Abstract

There is strong evidence that cosmological N-body simulations dominated by Warm Dark Matter (WDM) contain spurious or unphysical haloes, most readily apparent as regularly spaced low-mass haloes strung along filaments. We show that spurious haloes are a feature of traditional N-body simulations of cosmological structure formation models, including WDM and Cold Dark Matter (CDM) models, in which gravitational collapse proceeds in an initially anisotropic fashion, and arises naturally as a consequence of discreteness-driven relaxation. We demonstrate this using controlled N-body simulations of plane-symmetric collapse and show that spurious haloes are seeded at shell crossing by localised velocity perturbations induced by the discrete nature of the density field, and that their characteristic separation should be approximately the mean inter-particle separation of the N-body simulation, which is fixed by the mass resolution within the volume. Using cosmological N-body simulations in which particles are split into two collisionless components of fixed mass ratio, we find that the spatial distribution of the two components show signatures of discreteness-driven relaxation in their spatial distribution on both large and small scales.
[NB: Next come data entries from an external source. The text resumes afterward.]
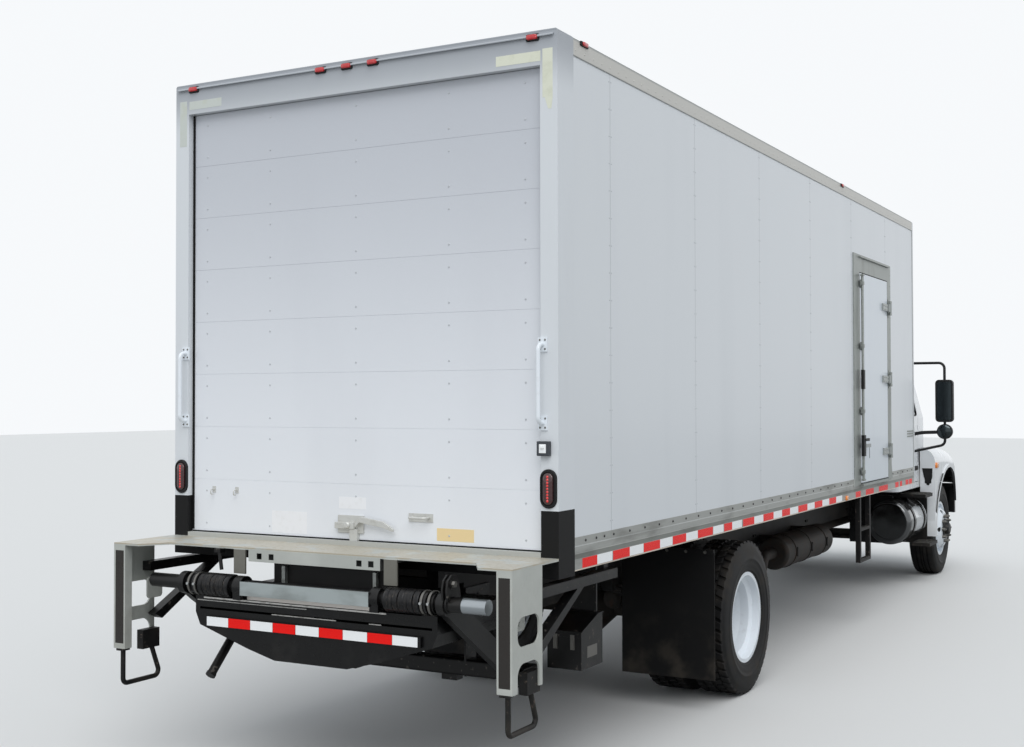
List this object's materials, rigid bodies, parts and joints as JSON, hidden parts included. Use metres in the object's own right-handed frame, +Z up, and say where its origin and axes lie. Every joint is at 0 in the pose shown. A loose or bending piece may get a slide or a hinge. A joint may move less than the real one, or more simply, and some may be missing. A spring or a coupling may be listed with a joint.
{
  "type": "box truck",
  "caption": "Two-axle box truck with conventional cab, long van body, roll-up rear door, curbside door and a stowed tuck-under liftgate.",
  "frame": {"origin": "on the ground, at the centre of the overall box", "axes": "+X forward, +Y to the vehicle's left, +Z up"},
  "size_m": [11.24, 2.86, 3.75],
  "materials": {
    "white_paint": "gloss",
    "panel_white": "satin",
    "rail_metal": "satin",
    "frame_black": "satin",
    "tread_rubber": "matte",
    "flap_rubber": "matte",
    "rim_white": "gloss",
    "cast_iron": "rough",
    "tank_metal": "polished",
    "deck_steel": "worn",
    "trim_plastic": "matte",
    "seat_fabric": "woven",
    "clear_glass": "clear",
    "lamp_red": "gloss",
    "lamp_clear": "clear",
    "door_white": "gloss",
    "floor_wood": "oiled",
    "chrome_trim": "polished"
  },
  "bodies": {
    "chassis": {"frame_rails": "frame_black", "engine_block": "cast_iron", "driveline": "cast_iron", "radiator": "cast_iron", "front_axle": "cast_iron", "springs": "frame_black", "rear_axle": "cast_iron", "fuel_tank": "tank_metal", "battery_box": "frame_black", "air_tanks": "frame_black", "exhaust": "tank_metal", "front_bumper": "frame_black", "cab_shell": "white_paint", "cab_interior": "trim_plastic", "seats": "seat_fabric", "cab_glass": "clear_glass", "load_floor": "floor_wood", "long_sills": "frame_black", "crossmembers": "frame_black", "side_wall_left": "panel_white", "side_wall_right": "panel_white", "front_wall": "panel_white", "roof": "panel_white", "body_rails": "rail_metal", "rear_frame": "white_paint", "roll_up_door": "door_white", "side_door_frame": "deck_steel", "mudflaps": "flap_rubber", "steps": "frame_black", "grab_handles": "white_paint", "lamps": "lamp_red", "gate_deck": "deck_steel", "gate_frame": "frame_black"},
    "knuckle_left": {"knuckle_left": "cast_iron"},
    "knuckle_right": {"knuckle_right": "cast_iron"},
    "tie_rod": {"tie_rod": "cast_iron"},
    "hood": {"hood": "white_paint", "grille": "chrome_trim", "headlamps": "lamp_clear"},
    "cab_door_left": {"cab_door_left": "white_paint", "door_glass_left": "clear_glass", "mirror_left": "trim_plastic"},
    "cab_door_right": {"cab_door_right": "white_paint", "door_glass_right": "clear_glass", "mirror_right": "trim_plastic"},
    "side_door": {"side_door": "door_white"},
    "gate_arms": {"gate_arms": "frame_black"},
    "gate_platform": {"gate_platform": "frame_black"},
    "front_wheel_left": {"tyre_front_left": "tread_rubber", "rim_front_left": "rim_white", "hub_front_left": "cast_iron"},
    "rear_wheels_left": {"tyres_rear_left": "tread_rubber", "rims_rear_left": "rim_white", "hub_rear_left": "cast_iron"},
    "front_wheel_right": {"tyre_front_right": "tread_rubber", "rim_front_right": "rim_white", "hub_front_right": "cast_iron"},
    "rear_wheels_right": {"tyres_rear_right": "tread_rubber", "rims_rear_right": "rim_white", "hub_rear_right": "cast_iron"}
  },
  "joints": [
    {"name": "steer_left", "type": "hinge", "parent": "chassis", "child": "knuckle_left", "pos_m": [4.6, 0.79, 0.507], "axis": [0, 0, 1], "range_deg": [-35, 35]},
    {"name": "steer_right", "type": "hinge", "parent": "chassis", "child": "knuckle_right", "pos_m": [4.6, -0.79, 0.507], "axis": [0, 0, 1], "range_deg": [-35, 35]},
    {"name": "tie_rod_pivot", "type": "hinge", "parent": "knuckle_left", "child": "tie_rod", "pos_m": [4.41, 0.79, 0.375], "axis": [0, 0, 1], "range_deg": [-35, 35]},
    {"name": "front_wheel_left_spin", "type": "hinge", "parent": "knuckle_left", "child": "front_wheel_left", "pos_m": [4.6, 0.985, 0.507], "axis": [0, 1, 0], "continuous": true},
    {"name": "front_wheel_right_spin", "type": "hinge", "parent": "knuckle_right", "child": "front_wheel_right", "pos_m": [4.6, -0.985, 0.507], "axis": [0, 1, 0], "continuous": true},
    {"name": "rear_wheels_left_spin", "type": "hinge", "parent": "chassis", "child": "rear_wheels_left", "pos_m": [-2.3, 0.89, 0.507], "axis": [0, 1, 0], "continuous": true},
    {"name": "rear_wheels_right_spin", "type": "hinge", "parent": "chassis", "child": "rear_wheels_right", "pos_m": [-2.3, -0.89, 0.507], "axis": [0, 1, 0], "continuous": true},
    {"name": "cab_door_left_hinge", "type": "hinge", "parent": "chassis", "child": "cab_door_left", "pos_m": [3.87, 1.009, 1.4], "axis": [0, 0, -1], "range_deg": [0, 68]},
    {"name": "cab_door_right_hinge", "type": "hinge", "parent": "chassis", "child": "cab_door_right", "pos_m": [3.87, -1.009, 1.4], "axis": [0, 0, 1], "range_deg": [0, 68]},
    {"name": "hood_tilt", "type": "hinge", "parent": "chassis", "child": "hood", "pos_m": [5.475, 0, 0.915], "axis": [0, 1, 0], "range_deg": [0, 60]},
    {"name": "side_door_hinge", "type": "hinge", "parent": "chassis", "child": "side_door", "pos_m": [1.614, -1.245, 2.1475], "axis": [0, 0, 1], "range_deg": [0, 160]},
    {"name": "gate_lift", "type": "hinge", "parent": "chassis", "child": "gate_arms", "pos_m": [-4.8, 0, 0.53], "axis": [0, -1, 0], "range_deg": [0, 42]},
    {"name": "gate_level", "type": "hinge", "parent": "gate_arms", "child": "gate_platform", "pos_m": [-5.51, 0, 1.002], "axis": [0, -1, 0], "range_deg": [-42, 0]}
  ],
  "couplings": [
    {"joint": "steer_right", "follows": "steer_left", "ratio": 1},
    {"joint": "tie_rod_pivot", "follows": "steer_left", "ratio": -1},
    {"joint": "gate_level", "follows": "gate_lift", "ratio": -1}
  ]
}
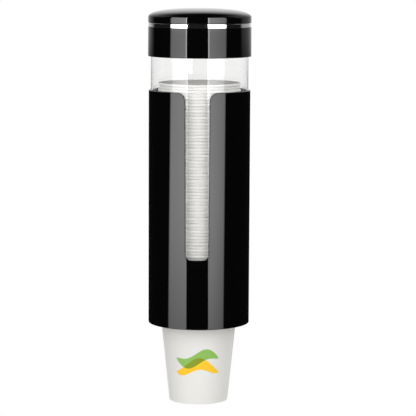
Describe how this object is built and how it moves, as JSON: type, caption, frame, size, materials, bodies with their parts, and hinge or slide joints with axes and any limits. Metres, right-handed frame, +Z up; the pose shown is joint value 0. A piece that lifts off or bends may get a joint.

Adopting a spline kernel gravitational softening that is of order the comoving mean inter-particle separation helps to suppress the effect of discreteness-driven relaxation, but cannot eliminate it completely. These results provide further motivation for recent developments of new algorithms, which include, for example, revisions of the traditional N-body approach by means of spatially adaptive anistropric gravitational softenings or explicit solutions for the evolution of dark matter in phase space.